> **The request**: Extract the lines from the first line of the records below through the line containing "import Sketcher", inclusive, and reproduce them exactly as written.

[Scripts that build objects]
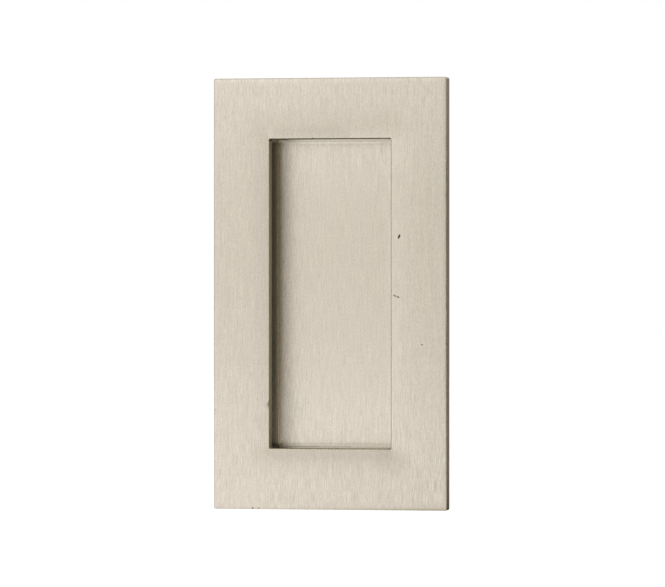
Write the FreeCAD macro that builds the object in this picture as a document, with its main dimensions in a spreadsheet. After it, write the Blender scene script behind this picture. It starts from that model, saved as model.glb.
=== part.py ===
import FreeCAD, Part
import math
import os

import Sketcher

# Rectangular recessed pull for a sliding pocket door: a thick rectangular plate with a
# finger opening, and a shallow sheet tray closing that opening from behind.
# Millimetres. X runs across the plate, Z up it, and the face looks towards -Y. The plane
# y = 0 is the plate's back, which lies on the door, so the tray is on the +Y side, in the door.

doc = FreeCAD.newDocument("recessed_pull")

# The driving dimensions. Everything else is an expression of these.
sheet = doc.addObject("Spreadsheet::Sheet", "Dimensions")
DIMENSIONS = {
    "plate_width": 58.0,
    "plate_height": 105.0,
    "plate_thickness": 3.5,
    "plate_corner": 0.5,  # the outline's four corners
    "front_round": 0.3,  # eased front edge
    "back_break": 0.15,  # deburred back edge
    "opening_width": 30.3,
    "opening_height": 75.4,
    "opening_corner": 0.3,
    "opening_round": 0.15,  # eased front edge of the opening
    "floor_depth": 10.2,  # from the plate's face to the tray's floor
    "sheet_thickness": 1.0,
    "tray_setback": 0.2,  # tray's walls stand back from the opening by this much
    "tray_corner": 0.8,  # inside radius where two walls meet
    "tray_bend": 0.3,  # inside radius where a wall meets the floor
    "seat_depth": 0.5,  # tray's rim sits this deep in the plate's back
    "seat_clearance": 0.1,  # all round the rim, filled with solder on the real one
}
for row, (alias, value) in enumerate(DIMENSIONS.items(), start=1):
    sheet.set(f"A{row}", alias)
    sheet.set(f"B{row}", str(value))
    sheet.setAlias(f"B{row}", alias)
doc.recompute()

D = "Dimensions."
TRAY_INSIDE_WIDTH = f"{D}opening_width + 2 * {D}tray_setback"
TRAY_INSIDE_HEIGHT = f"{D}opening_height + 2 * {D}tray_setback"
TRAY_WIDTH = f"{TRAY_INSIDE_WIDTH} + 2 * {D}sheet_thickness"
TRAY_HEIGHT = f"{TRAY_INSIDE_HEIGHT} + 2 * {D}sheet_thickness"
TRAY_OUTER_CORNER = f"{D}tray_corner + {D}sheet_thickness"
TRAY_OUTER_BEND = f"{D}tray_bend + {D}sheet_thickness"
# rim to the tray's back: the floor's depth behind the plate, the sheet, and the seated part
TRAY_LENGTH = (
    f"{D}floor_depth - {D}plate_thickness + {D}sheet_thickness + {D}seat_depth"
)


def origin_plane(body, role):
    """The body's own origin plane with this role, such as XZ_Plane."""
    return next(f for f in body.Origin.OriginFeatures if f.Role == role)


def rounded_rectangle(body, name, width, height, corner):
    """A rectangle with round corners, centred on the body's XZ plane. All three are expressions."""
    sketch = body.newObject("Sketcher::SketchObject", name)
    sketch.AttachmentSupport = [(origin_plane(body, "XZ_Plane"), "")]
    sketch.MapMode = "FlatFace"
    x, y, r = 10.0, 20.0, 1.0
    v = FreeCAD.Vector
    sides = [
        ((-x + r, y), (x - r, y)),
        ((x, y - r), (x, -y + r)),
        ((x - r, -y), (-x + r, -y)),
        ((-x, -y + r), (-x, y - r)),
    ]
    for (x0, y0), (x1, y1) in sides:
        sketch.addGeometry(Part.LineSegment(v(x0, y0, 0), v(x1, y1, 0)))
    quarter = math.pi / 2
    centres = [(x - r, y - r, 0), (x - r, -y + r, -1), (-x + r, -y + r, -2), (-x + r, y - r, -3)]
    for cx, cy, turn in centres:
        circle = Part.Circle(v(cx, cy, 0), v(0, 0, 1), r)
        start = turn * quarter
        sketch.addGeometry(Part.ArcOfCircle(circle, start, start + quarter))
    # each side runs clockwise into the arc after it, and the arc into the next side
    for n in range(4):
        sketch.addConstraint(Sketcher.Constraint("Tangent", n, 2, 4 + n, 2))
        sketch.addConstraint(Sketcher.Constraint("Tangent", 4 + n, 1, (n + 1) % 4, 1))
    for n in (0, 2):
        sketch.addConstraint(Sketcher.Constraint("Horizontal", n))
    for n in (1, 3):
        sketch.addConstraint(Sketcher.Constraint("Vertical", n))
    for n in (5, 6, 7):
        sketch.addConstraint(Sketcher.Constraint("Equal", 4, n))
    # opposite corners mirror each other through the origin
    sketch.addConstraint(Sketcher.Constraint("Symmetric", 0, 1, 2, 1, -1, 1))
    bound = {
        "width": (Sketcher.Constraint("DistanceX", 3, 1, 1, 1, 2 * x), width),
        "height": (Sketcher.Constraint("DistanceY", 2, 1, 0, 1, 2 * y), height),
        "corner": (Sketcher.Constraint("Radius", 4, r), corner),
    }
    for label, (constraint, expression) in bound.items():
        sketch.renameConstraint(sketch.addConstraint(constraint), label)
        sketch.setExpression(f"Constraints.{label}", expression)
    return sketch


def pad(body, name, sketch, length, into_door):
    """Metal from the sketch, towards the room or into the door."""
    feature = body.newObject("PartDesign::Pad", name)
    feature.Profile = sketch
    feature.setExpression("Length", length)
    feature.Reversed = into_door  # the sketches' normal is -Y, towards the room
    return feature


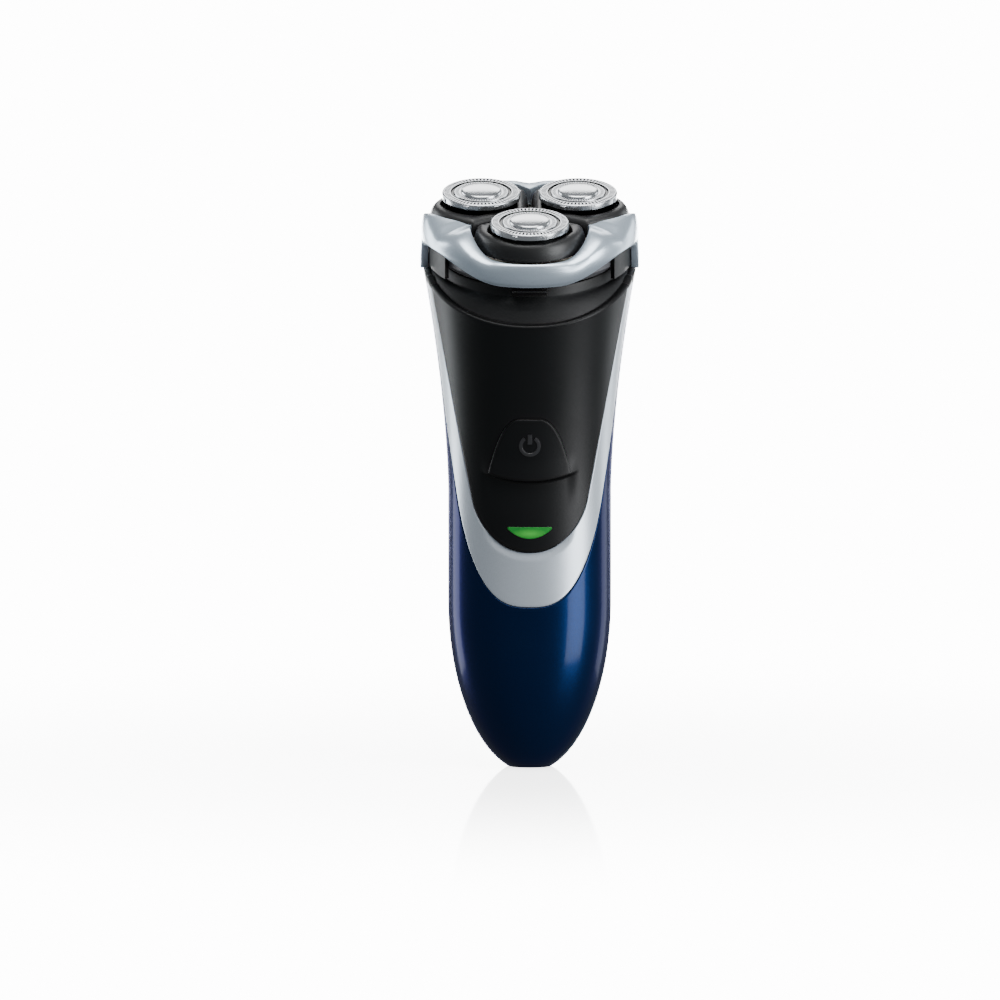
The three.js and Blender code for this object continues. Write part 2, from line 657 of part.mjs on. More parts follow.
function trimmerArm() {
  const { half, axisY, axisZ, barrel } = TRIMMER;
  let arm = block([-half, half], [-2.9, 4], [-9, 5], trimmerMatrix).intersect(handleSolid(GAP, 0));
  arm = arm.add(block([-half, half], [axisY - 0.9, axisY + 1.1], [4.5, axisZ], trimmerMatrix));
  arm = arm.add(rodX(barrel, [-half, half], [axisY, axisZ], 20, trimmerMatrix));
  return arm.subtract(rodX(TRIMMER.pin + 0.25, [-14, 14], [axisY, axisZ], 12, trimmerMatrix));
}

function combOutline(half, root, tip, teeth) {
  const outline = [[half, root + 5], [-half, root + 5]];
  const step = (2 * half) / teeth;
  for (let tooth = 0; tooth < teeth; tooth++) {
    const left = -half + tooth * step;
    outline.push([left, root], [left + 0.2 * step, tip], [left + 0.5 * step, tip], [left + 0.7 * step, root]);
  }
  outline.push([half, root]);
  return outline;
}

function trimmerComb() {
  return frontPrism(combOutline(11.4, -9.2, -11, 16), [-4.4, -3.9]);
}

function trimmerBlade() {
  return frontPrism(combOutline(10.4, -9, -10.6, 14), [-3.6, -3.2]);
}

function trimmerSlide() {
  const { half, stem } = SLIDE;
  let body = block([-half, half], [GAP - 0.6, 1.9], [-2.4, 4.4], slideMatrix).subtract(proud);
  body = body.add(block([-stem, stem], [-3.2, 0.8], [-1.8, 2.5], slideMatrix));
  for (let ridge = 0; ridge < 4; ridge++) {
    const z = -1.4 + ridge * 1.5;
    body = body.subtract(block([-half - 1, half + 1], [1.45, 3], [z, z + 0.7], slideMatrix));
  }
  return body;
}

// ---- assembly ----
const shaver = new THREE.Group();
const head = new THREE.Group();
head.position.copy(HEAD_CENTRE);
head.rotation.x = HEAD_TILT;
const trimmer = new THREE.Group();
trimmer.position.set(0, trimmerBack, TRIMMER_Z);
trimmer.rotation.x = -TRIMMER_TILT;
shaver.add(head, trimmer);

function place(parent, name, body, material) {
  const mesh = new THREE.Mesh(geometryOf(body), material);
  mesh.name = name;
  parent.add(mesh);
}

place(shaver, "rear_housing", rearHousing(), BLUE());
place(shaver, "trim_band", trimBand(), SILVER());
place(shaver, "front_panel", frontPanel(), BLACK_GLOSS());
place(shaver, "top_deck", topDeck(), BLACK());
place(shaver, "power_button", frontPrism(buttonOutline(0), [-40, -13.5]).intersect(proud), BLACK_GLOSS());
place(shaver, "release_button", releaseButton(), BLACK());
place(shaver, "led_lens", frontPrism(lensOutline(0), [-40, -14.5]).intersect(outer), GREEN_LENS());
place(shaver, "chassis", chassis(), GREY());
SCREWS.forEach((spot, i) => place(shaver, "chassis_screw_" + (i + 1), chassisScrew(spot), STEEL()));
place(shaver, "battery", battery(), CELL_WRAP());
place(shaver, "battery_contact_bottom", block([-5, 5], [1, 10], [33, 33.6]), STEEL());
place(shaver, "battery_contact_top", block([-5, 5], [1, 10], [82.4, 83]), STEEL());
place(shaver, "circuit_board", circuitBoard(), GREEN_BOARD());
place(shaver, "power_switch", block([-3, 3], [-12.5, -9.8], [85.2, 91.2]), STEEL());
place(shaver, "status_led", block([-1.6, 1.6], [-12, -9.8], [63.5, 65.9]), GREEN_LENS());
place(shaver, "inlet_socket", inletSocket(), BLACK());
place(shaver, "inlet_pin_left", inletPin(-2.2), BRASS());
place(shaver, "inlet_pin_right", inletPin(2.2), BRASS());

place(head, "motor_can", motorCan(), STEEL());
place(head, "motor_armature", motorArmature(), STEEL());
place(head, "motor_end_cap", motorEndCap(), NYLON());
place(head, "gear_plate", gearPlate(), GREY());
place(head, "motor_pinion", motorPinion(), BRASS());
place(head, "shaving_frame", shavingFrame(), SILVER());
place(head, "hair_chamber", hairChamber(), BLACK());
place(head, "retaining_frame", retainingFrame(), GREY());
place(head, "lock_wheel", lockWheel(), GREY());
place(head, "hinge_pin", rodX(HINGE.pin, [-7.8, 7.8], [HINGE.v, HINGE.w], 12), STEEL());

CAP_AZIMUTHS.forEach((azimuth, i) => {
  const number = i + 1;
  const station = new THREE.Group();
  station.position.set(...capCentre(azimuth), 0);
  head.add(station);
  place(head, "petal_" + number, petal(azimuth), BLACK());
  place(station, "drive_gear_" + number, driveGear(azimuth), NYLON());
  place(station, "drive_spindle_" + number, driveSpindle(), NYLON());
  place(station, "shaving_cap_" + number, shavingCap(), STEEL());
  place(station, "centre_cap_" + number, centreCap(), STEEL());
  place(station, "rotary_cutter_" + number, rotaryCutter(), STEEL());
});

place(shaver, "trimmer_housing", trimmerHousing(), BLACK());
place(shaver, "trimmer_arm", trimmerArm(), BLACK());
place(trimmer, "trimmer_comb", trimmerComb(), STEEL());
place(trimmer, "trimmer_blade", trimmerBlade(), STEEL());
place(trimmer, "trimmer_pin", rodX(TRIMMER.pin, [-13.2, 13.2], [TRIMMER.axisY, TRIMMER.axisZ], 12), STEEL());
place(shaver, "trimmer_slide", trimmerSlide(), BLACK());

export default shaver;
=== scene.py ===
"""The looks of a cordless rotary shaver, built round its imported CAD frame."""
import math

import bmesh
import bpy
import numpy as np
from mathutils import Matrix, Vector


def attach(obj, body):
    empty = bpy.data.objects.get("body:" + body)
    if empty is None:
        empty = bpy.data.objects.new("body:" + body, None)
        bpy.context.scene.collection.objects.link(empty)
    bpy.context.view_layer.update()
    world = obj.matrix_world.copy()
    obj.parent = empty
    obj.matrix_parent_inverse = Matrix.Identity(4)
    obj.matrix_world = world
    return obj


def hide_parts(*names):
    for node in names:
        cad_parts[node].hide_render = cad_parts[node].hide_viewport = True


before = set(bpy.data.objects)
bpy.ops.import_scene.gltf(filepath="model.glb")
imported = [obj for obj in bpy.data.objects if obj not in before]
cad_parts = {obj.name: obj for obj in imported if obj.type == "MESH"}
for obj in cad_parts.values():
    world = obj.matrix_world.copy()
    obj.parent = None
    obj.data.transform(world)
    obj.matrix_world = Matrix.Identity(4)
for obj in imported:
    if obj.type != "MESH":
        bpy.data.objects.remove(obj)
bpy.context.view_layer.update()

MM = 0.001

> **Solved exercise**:
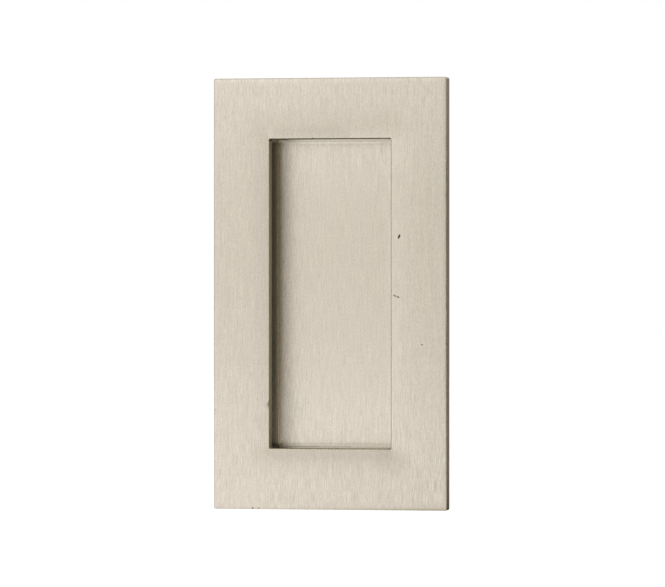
Write the FreeCAD macro that builds the object in this picture as a document, with its main dimensions in a spreadsheet. After it, write the Blender scene script behind this picture. It starts from that model, saved as model.glb.
=== part.py ===
import FreeCAD, Part
import math
import os

import Sketcher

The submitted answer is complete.